> WHAT TO DO:
Copy out every line containing the word "empty".

> EXTRACTED ENTRIES:
+-------+

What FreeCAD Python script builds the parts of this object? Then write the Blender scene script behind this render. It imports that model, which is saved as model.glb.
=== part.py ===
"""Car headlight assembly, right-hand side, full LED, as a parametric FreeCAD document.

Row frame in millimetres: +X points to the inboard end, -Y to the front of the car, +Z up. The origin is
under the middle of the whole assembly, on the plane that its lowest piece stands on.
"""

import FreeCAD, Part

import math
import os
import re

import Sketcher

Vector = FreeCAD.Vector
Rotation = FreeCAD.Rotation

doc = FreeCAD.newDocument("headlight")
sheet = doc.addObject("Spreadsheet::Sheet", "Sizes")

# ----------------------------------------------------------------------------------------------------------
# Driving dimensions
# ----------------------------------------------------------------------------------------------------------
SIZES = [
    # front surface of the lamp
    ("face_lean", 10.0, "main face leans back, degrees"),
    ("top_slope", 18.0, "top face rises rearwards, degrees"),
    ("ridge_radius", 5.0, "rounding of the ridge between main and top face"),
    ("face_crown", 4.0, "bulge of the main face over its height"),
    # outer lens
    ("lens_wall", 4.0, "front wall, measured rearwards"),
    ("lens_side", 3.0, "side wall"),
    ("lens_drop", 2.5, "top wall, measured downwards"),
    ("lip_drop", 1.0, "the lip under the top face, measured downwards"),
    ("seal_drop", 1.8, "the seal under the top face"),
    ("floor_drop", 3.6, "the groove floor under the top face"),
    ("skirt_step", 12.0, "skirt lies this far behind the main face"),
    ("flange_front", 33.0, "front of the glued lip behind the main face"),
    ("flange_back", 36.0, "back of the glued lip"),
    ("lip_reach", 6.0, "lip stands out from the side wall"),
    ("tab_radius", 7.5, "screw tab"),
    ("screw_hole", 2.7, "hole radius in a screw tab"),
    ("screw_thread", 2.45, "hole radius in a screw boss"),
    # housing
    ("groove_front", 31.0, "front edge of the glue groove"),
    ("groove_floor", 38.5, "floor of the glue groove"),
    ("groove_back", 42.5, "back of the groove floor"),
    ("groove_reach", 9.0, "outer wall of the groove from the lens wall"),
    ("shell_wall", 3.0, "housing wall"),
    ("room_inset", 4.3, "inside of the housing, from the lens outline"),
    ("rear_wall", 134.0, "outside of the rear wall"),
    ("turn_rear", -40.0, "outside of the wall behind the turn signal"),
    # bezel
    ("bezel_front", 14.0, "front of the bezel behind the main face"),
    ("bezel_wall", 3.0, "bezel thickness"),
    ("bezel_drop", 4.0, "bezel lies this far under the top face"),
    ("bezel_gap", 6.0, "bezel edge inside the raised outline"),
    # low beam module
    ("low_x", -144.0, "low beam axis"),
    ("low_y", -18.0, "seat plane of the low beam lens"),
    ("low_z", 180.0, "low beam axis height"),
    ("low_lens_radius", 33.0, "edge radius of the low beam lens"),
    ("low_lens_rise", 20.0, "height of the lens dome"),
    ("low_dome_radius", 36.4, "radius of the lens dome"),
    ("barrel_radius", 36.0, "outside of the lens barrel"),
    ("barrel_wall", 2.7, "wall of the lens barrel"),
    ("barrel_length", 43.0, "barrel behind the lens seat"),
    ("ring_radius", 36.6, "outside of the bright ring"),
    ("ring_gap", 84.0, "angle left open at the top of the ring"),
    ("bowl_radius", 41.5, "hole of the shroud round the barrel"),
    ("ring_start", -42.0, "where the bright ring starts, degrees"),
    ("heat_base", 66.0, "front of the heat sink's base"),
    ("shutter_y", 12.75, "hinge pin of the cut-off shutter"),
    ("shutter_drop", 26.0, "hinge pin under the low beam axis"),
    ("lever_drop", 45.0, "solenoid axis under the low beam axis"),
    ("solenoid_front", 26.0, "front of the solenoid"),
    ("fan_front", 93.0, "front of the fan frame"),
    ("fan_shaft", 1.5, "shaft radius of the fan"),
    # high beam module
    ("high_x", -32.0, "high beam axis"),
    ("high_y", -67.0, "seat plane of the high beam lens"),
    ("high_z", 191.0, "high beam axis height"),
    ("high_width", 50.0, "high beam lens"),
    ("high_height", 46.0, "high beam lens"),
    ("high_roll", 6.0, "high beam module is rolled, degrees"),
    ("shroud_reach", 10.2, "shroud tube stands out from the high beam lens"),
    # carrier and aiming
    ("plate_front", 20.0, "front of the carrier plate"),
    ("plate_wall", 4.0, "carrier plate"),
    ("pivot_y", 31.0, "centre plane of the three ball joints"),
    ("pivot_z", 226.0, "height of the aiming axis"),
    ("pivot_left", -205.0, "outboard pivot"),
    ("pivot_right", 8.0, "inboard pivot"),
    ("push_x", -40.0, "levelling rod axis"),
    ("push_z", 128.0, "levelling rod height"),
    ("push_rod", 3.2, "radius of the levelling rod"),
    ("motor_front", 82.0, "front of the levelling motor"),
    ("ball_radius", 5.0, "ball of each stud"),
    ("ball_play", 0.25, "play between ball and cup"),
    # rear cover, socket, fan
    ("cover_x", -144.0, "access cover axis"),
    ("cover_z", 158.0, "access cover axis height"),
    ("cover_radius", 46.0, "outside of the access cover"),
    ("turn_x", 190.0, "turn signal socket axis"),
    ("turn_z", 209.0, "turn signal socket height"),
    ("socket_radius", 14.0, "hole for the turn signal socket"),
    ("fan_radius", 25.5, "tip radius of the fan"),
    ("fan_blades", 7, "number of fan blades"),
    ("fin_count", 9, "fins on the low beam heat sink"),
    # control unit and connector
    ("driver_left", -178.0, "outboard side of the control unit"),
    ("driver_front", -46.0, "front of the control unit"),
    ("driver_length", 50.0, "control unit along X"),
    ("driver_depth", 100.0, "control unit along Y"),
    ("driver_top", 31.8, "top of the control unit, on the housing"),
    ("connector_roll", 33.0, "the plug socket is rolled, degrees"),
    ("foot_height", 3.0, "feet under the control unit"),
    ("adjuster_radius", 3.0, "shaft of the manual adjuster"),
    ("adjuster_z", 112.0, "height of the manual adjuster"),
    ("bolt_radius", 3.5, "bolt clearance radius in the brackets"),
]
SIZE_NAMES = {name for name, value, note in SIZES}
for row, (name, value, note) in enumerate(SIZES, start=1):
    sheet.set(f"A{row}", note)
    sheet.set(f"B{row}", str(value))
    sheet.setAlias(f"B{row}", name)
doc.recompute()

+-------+

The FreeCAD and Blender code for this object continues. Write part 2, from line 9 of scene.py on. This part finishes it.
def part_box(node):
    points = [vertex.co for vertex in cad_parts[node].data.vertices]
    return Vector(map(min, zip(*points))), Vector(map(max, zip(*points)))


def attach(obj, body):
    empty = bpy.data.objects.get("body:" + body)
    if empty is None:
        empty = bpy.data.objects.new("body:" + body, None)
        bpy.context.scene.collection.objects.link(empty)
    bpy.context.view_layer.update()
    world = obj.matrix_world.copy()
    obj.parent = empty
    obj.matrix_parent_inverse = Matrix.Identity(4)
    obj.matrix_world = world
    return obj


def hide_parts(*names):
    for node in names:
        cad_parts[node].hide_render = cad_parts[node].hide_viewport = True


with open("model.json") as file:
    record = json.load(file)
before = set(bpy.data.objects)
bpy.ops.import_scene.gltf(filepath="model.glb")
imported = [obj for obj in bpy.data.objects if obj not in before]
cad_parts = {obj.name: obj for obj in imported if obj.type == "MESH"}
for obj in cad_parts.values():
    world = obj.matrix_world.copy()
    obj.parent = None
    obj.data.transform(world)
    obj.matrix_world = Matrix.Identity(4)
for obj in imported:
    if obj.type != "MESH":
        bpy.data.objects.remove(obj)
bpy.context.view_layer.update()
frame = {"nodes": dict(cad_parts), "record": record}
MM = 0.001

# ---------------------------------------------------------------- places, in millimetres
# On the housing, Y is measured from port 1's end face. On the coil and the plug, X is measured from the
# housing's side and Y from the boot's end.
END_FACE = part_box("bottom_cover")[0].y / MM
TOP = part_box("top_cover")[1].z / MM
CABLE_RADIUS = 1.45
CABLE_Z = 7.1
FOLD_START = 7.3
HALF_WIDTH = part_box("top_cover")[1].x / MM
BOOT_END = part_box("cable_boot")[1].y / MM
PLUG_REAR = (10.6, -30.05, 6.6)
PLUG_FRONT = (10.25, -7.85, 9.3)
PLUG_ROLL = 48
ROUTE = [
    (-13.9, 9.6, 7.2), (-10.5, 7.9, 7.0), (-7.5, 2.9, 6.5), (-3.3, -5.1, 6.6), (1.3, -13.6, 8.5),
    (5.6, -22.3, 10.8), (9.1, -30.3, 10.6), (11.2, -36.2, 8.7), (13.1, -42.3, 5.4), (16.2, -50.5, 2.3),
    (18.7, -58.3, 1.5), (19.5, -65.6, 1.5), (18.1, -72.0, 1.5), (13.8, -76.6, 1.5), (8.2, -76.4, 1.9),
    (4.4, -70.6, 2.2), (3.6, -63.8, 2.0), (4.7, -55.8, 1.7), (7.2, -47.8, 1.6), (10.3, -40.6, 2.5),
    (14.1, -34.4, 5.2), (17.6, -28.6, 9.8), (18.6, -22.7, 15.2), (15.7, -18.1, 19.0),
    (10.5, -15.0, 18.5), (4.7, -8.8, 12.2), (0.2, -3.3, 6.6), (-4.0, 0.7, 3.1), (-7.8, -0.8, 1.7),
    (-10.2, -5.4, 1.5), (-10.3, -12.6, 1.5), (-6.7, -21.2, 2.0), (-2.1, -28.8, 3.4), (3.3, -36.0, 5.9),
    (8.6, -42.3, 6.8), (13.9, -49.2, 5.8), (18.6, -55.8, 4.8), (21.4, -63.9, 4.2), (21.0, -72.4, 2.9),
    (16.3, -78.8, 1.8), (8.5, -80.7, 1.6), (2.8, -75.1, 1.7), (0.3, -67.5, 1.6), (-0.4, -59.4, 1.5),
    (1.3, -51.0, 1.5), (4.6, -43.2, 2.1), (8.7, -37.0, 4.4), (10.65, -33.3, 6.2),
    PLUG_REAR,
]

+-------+

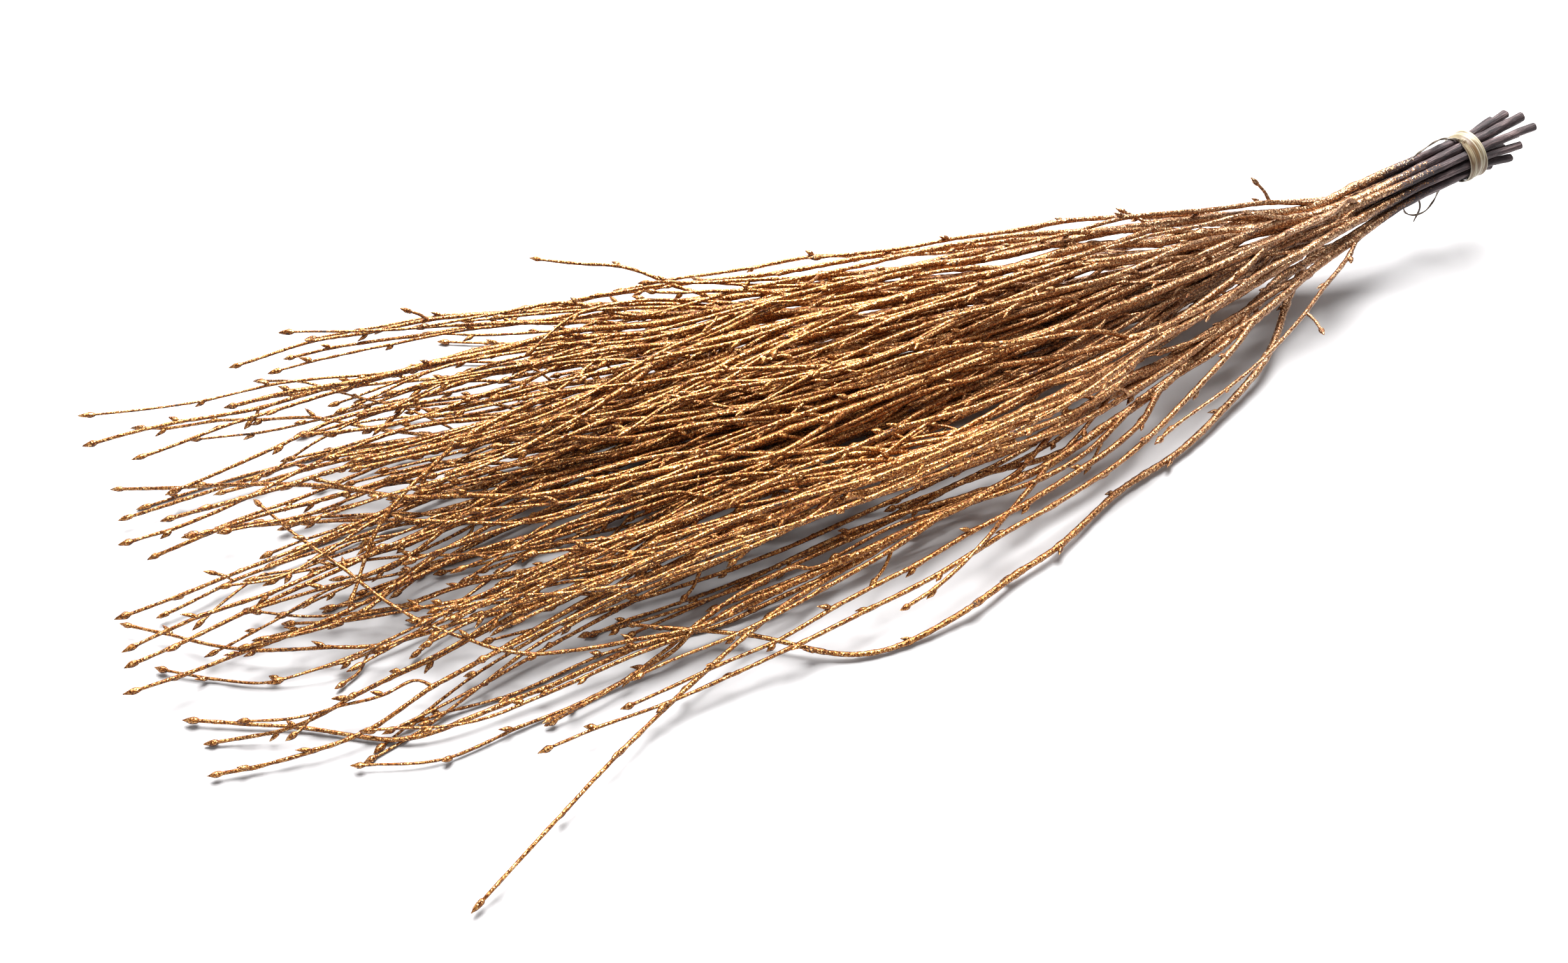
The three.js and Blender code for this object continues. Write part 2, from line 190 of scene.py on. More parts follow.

+-------+

> OUTPUT OF THE TASK:
    empty = bpy.data.objects.get("body:" + body)
    if empty is None:
        empty = bpy.data.objects.new("body:" + body, None)
        bpy.context.scene.collection.objects.link(empty)
    obj.parent = empty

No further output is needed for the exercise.